### EXERCISE BRIEF
Would you quote the material below in full and unchanged?

### DATASET EXTRACT

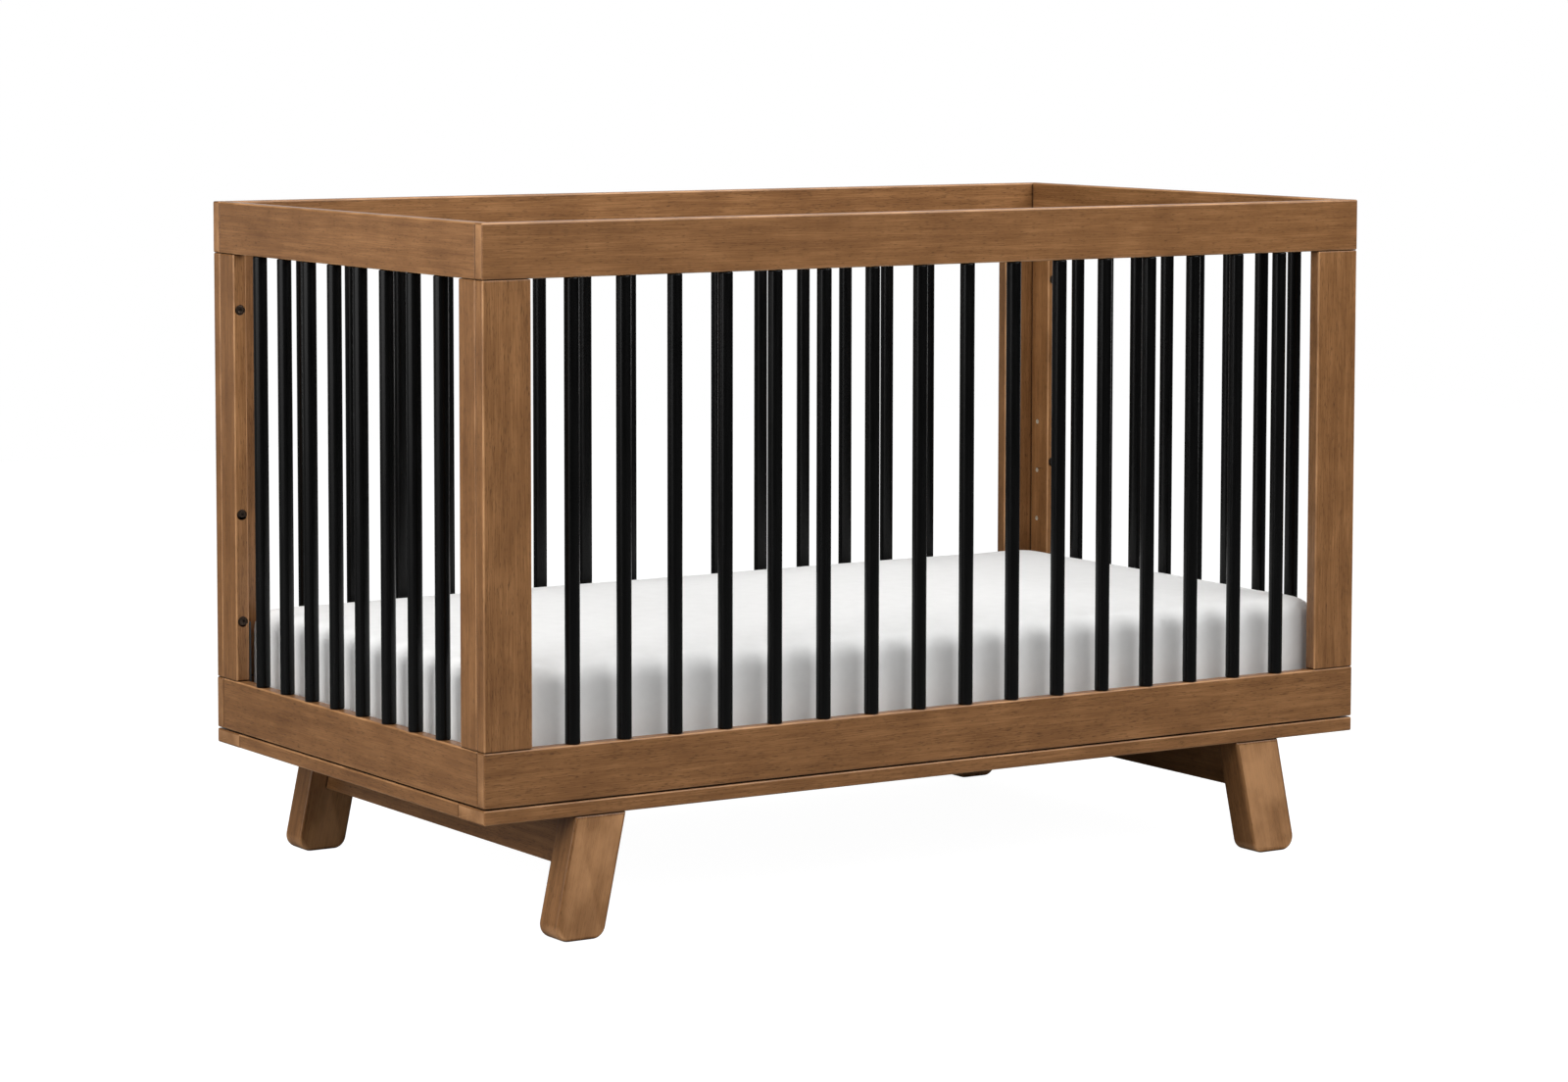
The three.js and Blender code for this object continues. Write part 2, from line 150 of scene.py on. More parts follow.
def walnutMaterial():
    # poplar boards, sanded, stained walnut and lacquered: soft blotches, fine straight grain, satin
    # film, a paler line on the eased edges, partly stain thinned by sanding and partly a painted
    # highlight, and painted shade in the seams
    material, tree, shader = newMaterial("walnut_stained_poplar")
    place = addNode(tree, "ShaderNodeAttribute", attribute_name="grain").outputs["Vector"]
    ease = addNode(tree, "ShaderNodeAttribute", attribute_name="ease").outputs["Fac"]
    toMm = addNode(tree, "ShaderNodeVectorMath", {0: place, 1: (1000, 1000, 1000)}, operation="MULTIPLY")

    def noise(width, lengthTimes, detail, roughness, distortion=0.0):
        scale = (1 / (width * lengthTimes), 1 / width, 1 / width)
        mapped = addNode(tree, "ShaderNodeMapping", {"Vector": toMm.outputs[0], "Scale": scale})
        return addNode(tree, "ShaderNodeTexNoise", {
            "Vector": mapped.outputs[0], "Scale": 1, "Detail": detail, "Roughness": roughness,
            "Distortion": distortion}).outputs["Fac"]

    def ranged(value, low, high, toLow, toHigh):
        return addNode(tree, "ShaderNodeMapRange", {
            "Value": value, "From Min": low, "From Max": high,
            "To Min": toLow, "To Max": toHigh}).outputs[0]

    def weigh(value, weight, rest):
        return addNode(tree, "ShaderNodeMath", {
            0: value, 1: weight, 2: rest}, operation="MULTIPLY_ADD").outputs[0]

    figure = noise(walnut["ringWidth"], 26, 3, 0.55, 0.2)
    fibre = noise(walnut["fibreWidth"], 40, 2, 0.55)
    blotch = noise(walnut["blotch"], 1.6, 4, 0.5)
    pore = noise(walnut["poreWidth"], 11, 1, 0.4)
    tone = weigh(figure, 0.28, weigh(fibre, 0.34, weigh(blotch, 0.26, 0.06)))
    ramp = addNode(tree, "ShaderNodeValToRGB", {"Fac": tone})
    setRamp(ramp, [(0.34, walnut["dark"]), (0.5, walnut["middle"]), (0.66, walnut["light"])])
    # pores show most where the figure runs dark
    crowd = ranged(figure, 0.62, 0.4, 0.0, 0.045)
    poreLevel = addNode(tree, "ShaderNodeMath", {0: pore, 1: crowd}, operation="ADD").outputs[0]
    poreMask = ranged(poreLevel, 0.64, 0.73, 0.0, 0.5)
    withPores = addNode(tree, "ShaderNodeMix", {
        "Factor": poreMask, 6: ramp.outputs[0], 7: colour(walnut["pore"])}, data_type="RGBA")
    # painted highlight: the pale edge colour stands partly for stain thinned by sanding and partly for the
    # lacquer's highlight along the eased edges
    rubbedAndHighlit = addNode(tree, "ShaderNodeMath", {
        0: ease, 1: ranged(blotch, 0.4, 0.62, 0.25, 0.65)}, operation="MULTIPLY").outputs[0]
    withEdges = addNode(tree, "ShaderNodeMix", {
        "Factor": rubbedAndHighlit, 6: withPores.outputs[2], 7: colour(walnut["rubbedAndHighlit"])}, data_type="RGBA")
    # painted shade: an occlusion node darkens the colour where boards meet, standing in for the shadow in the
    # seams
    crevice = addNode(tree, "ShaderNodeAmbientOcclusion", {"Distance": 0.004}, samples=6).outputs["AO"]
    withSeamShade = addNode(tree, "ShaderNodeMix", {
        "Factor": ranged(crevice, 0.35, 0.9, 0.95, 0.0), 6: withEdges.outputs[2],
        7: colour(walnut["seamShade"])}, data_type="RGBA")
    tree.links.new(withSeamShade.outputs[2], shader.inputs["Base Color"])
    tree.links.new(ranged(fibre, 0.3, 0.7, 0.38, 0.5), shader.inputs["Roughness"])
    bump = addNode(tree, "ShaderNodeBump", {
        "Height": weigh(poreMask, -0.8, fibre), "Strength": 0.12, "Distance": 0.0006})
    tree.links.new(bump.outputs[0], shader.inputs["Normal"])
    shader.inputs["IOR"].default_value = 1.5
    shader.inputs["Specular IOR Level"].default_value = 0.2
    shader.inputs["Coat Weight"].default_value = 0.3
    shader.inputs["Coat Roughness"].default_value = 0.2
    return material


def blackPaintMaterial():
    # turned wood under satin black paint: near-black, soft gloss, faint length-wise brush and grain marks
    material, tree, shader = newMaterial("satin_black_paint_on_turned_wood")
    place = addNode(tree, "ShaderNodeTexCoord").outputs["Object"]
    along = addNode(tree, "ShaderNodeMapping", {"Vector": place, "Scale": (160, 160, 12)}).outputs[0]
    marks = addNode(tree, "ShaderNodeTexNoise", {"Vector": along, "Scale": 1, "Detail": 3, "Roughness": 0.5})
    ramp = addNode(tree, "ShaderNodeValToRGB", {"Fac": marks.outputs["Fac"]})
    setRamp(ramp, [(0.3, "#040404"), (0.7, "#080808")])
    tree.links.new(ramp.outputs[0], shader.inputs["Base Color"])
    roughness = addNode(tree, "ShaderNodeMapRange", {
        "Value": marks.outputs["Fac"], "From Min": 0.3, "From Max": 0.7, "To Min": 0.24, "To Max": 0.28})
    tree.links.new(roughness.outputs[0], shader.inputs["Roughness"])
    bump = addNode(tree, "ShaderNodeBump", {
        "Height": marks.outputs["Fac"], "Strength": 0.015, "Distance": 0.0003})
    tree.links.new(bump.outputs[0], shader.inputs["Normal"])
    shader.inputs["IOR"].default_value = 1.5
    shader.inputs["Specular IOR Level"].default_value = 0.2  # a thin rubbed coat
    return material


def metalMaterial(name, base, darker, rough, grainSize, metallic=0.9):
    # plated steel: fine uneven gloss and colour
    material, tree, shader = newMaterial(name)
    place = addNode(tree, "ShaderNodeTexCoord").outputs["Object"]
    speck = addNode(tree, "ShaderNodeTexNoise", {
        "Vector": place, "Scale": 1000 / grainSize, "Detail": 4, "Roughness": 0.6})
    ramp = addNode(tree, "ShaderNodeValToRGB", {"Fac": speck.outputs["Fac"]})
    setRamp(ramp, [(0.3, darker), (0.7, base)])
    tree.links.new(ramp.outputs[0], shader.inputs["Base Color"])
    roughness = addNode(tree, "ShaderNodeMapRange", {
        "Value": speck.outputs["Fac"], "From Min": 0.3, "From Max": 0.7,
        "To Min": rough - 0.06, "To Max": rough + 0.06})
    tree.links.new(roughness.outputs[0], shader.inputs["Roughness"])
    bump = addNode(tree, "ShaderNodeBump", {
        "Height": speck.outputs["Fac"], "Strength": 0.1, "Distance": 0.0002})
    tree.links.new(bump.outputs[0], shader.inputs["Normal"])
    shader.inputs["Metallic"].default_value = metallic
    return material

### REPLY
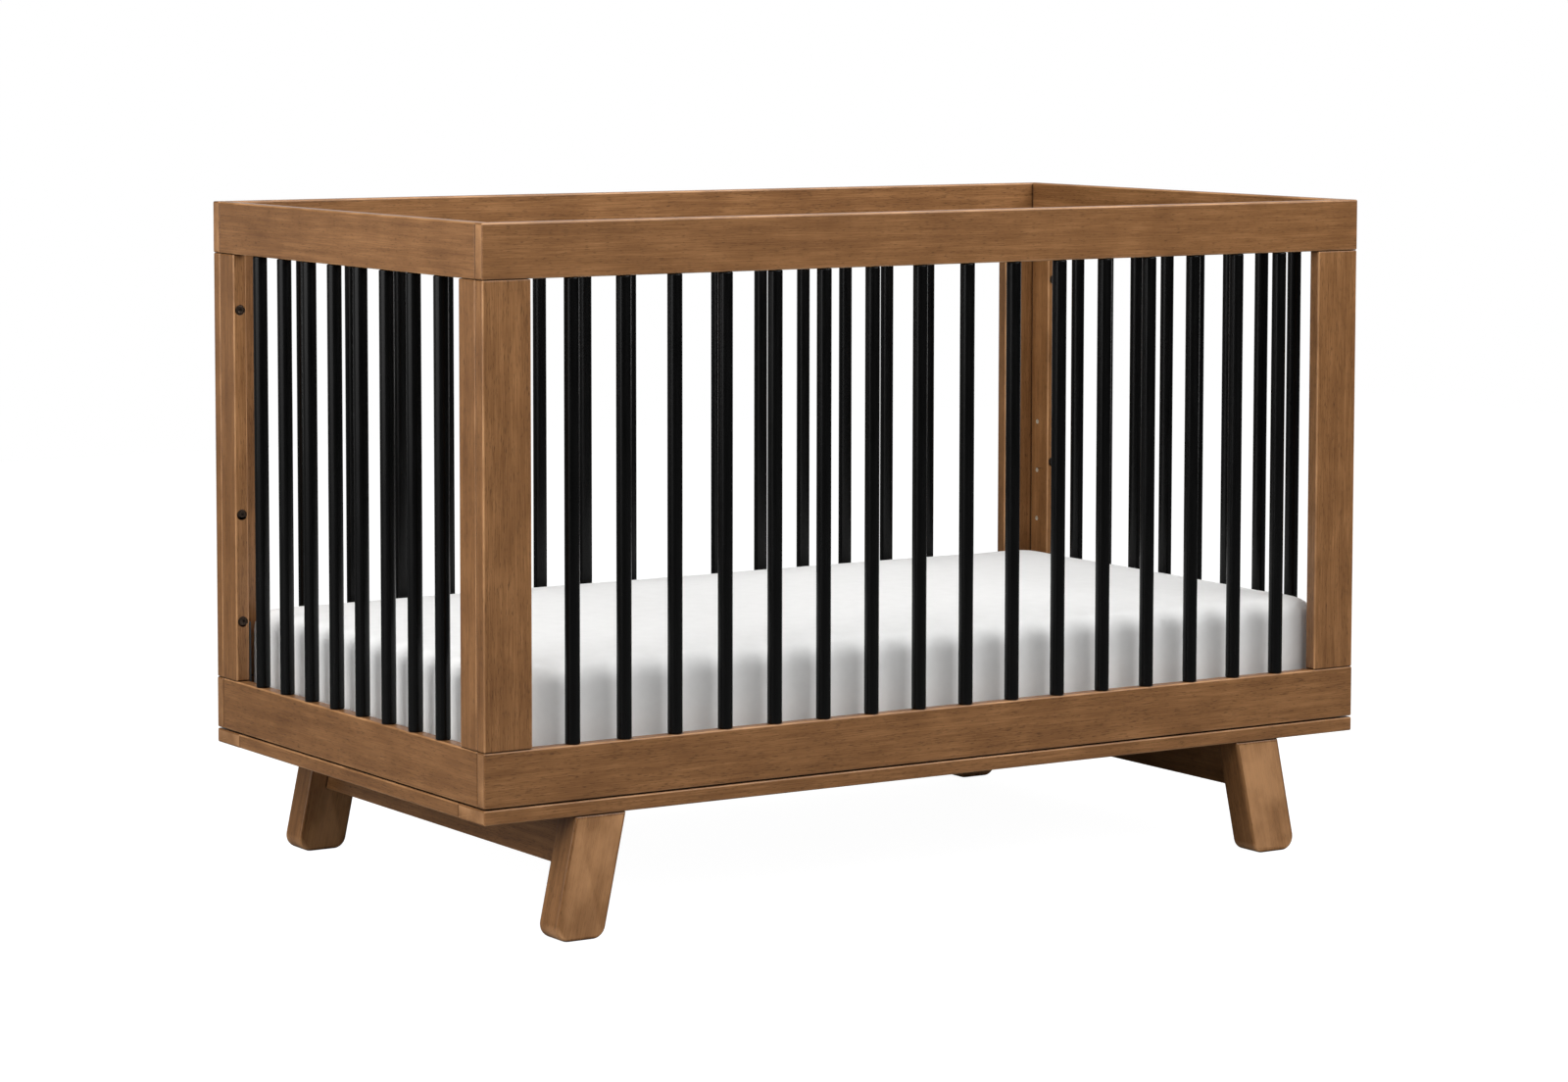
The three.js and Blender code for this object continues. Write part 2, from line 150 of scene.py on. More parts follow.
def walnutMaterial():
    # poplar boards, sanded, stained walnut and lacquered: soft blotches, fine straight grain, satin
    # film, a paler line on the eased edges, partly stain thinned by sanding and partly a painted
    # highlight, and painted shade in the seams
    material, tree, shader = newMaterial("walnut_stained_poplar")
    place = addNode(tree, "ShaderNodeAttribute", attribute_name="grain").outputs["Vector"]
    ease = addNode(tree, "ShaderNodeAttribute", attribute_name="ease").outputs["Fac"]
    toMm = addNode(tree, "ShaderNodeVectorMath", {0: place, 1: (1000, 1000, 1000)}, operation="MULTIPLY")

    def noise(width, lengthTimes, detail, roughness, distortion=0.0):
        scale = (1 / (width * lengthTimes), 1 / width, 1 / width)
        mapped = addNode(tree, "ShaderNodeMapping", {"Vector": toMm.outputs[0], "Scale": scale})
        return addNode(tree, "ShaderNodeTexNoise", {
            "Vector": mapped.outputs[0], "Scale": 1, "Detail": detail, "Roughness": roughness,
            "Distortion": distortion}).outputs["Fac"]

    def ranged(value, low, high, toLow, toHigh):
        return addNode(tree, "ShaderNodeMapRange", {
            "Value": value, "From Min": low, "From Max": high,
            "To Min": toLow, "To Max": toHigh}).outputs[0]

    def weigh(value, weight, rest):
        return addNode(tree, "ShaderNodeMath", {
            0: value, 1: weight, 2: rest}, operation="MULTIPLY_ADD").outputs[0]

    figure = noise(walnut["ringWidth"], 26, 3, 0.55, 0.2)
    fibre = noise(walnut["fibreWidth"], 40, 2, 0.55)
    blotch = noise(walnut["blotch"], 1.6, 4, 0.5)
    pore = noise(walnut["poreWidth"], 11, 1, 0.4)
    tone = weigh(figure, 0.28, weigh(fibre, 0.34, weigh(blotch, 0.26, 0.06)))
    ramp = addNode(tree, "ShaderNodeValToRGB", {"Fac": tone})
    setRamp(ramp, [(0.34, walnut["dark"]), (0.5, walnut["middle"]), (0.66, walnut["light"])])
    # pores show most where the figure runs dark
    crowd = ranged(figure, 0.62, 0.4, 0.0, 0.045)
    poreLevel = addNode(tree, "ShaderNodeMath", {0: pore, 1: crowd}, operation="ADD").outputs[0]
    poreMask = ranged(poreLevel, 0.64, 0.73, 0.0, 0.5)
    withPores = addNode(tree, "ShaderNodeMix", {
        "Factor": poreMask, 6: ramp.outputs[0], 7: colour(walnut["pore"])}, data_type="RGBA")
    # painted highlight: the pale edge colour stands partly for stain thinned by sanding and partly for the
    # lacquer's highlight along the eased edges
    rubbedAndHighlit = addNode(tree, "ShaderNodeMath", {
        0: ease, 1: ranged(blotch, 0.4, 0.62, 0.25, 0.65)}, operation="MULTIPLY").outputs[0]
    withEdges = addNode(tree, "ShaderNodeMix", {
        "Factor": rubbedAndHighlit, 6: withPores.outputs[2], 7: colour(walnut["rubbedAndHighlit"])}, data_type="RGBA")
    # painted shade: an occlusion node darkens the colour where boards meet, standing in for the shadow in the
    # seams
    crevice = addNode(tree, "ShaderNodeAmbientOcclusion", {"Distance": 0.004}, samples=6).outputs["AO"]
    withSeamShade = addNode(tree, "ShaderNodeMix", {
        "Factor": ranged(crevice, 0.35, 0.9, 0.95, 0.0), 6: withEdges.outputs[2],
        7: colour(walnut["seamShade"])}, data_type="RGBA")
    tree.links.new(withSeamShade.outputs[2], shader.inputs["Base Color"])
    tree.links.new(ranged(fibre, 0.3, 0.7, 0.38, 0.5), shader.inputs["Roughness"])
    bump = addNode(tree, "ShaderNodeBump", {
        "Height": weigh(poreMask, -0.8, fibre), "Strength": 0.12, "Distance": 0.0006})
    tree.links.new(bump.outputs[0], shader.inputs["Normal"])
    shader.inputs["IOR"].default_value = 1.5
    shader.inputs["Specular IOR Level"].default_value = 0.2
    shader.inputs["Coat Weight"].default_value = 0.3
    shader.inputs["Coat Roughness"].default_value = 0.2
    return material


def blackPaintMaterial():
    # turned wood under satin black paint: near-black, soft gloss, faint length-wise brush and grain marks
    material, tree, shader = newMaterial("satin_black_paint_on_turned_wood")
    place = addNode(tree, "ShaderNodeTexCoord").outputs["Object"]
    along = addNode(tree, "ShaderNodeMapping", {"Vector": place, "Scale": (160, 160, 12)}).outputs[0]
    marks = addNode(tree, "ShaderNodeTexNoise", {"Vector": along, "Scale": 1, "Detail": 3, "Roughness": 0.5})
    ramp = addNode(tree, "ShaderNodeValToRGB", {"Fac": marks.outputs["Fac"]})
    setRamp(ramp, [(0.3, "#040404"), (0.7, "#080808")])
    tree.links.new(ramp.outputs[0], shader.inputs["Base Color"])
    roughness = addNode(tree, "ShaderNodeMapRange", {
        "Value": marks.outputs["Fac"], "From Min": 0.3, "From Max": 0.7, "To Min": 0.24, "To Max": 0.28})
    tree.links.new(roughness.outputs[0], shader.inputs["Roughness"])
    bump = addNode(tree, "ShaderNodeBump", {
        "Height": marks.outputs["Fac"], "Strength": 0.015, "Distance": 0.0003})
    tree.links.new(bump.outputs[0], shader.inputs["Normal"])
    shader.inputs["IOR"].default_value = 1.5
    shader.inputs["Specular IOR Level"].default_value = 0.2  # a thin rubbed coat
    return material


def metalMaterial(name, base, darker, rough, grainSize, metallic=0.9):
    # plated steel: fine uneven gloss and colour
    material, tree, shader = newMaterial(name)
    place = addNode(tree, "ShaderNodeTexCoord").outputs["Object"]
    speck = addNode(tree, "ShaderNodeTexNoise", {
        "Vector": place, "Scale": 1000 / grainSize, "Detail": 4, "Roughness": 0.6})
    ramp = addNode(tree, "ShaderNodeValToRGB", {"Fac": speck.outputs["Fac"]})
    setRamp(ramp, [(0.3, darker), (0.7, base)])
    tree.links.new(ramp.outputs[0], shader.inputs["Base Color"])
    roughness = addNode(tree, "ShaderNodeMapRange", {
        "Value": speck.outputs["Fac"], "From Min": 0.3, "From Max": 0.7,
        "To Min": rough - 0.06, "To Max": rough + 0.06})
    tree.links.new(roughness.outputs[0], shader.inputs["Roughness"])
    bump = addNode(tree, "ShaderNodeBump", {
        "Height": speck.outputs["Fac"], "Strength": 0.1, "Distance": 0.0002})
    tree.links.new(bump.outputs[0], shader.inputs["Normal"])
    shader.inputs["Metallic"].default_value = metallic
    return material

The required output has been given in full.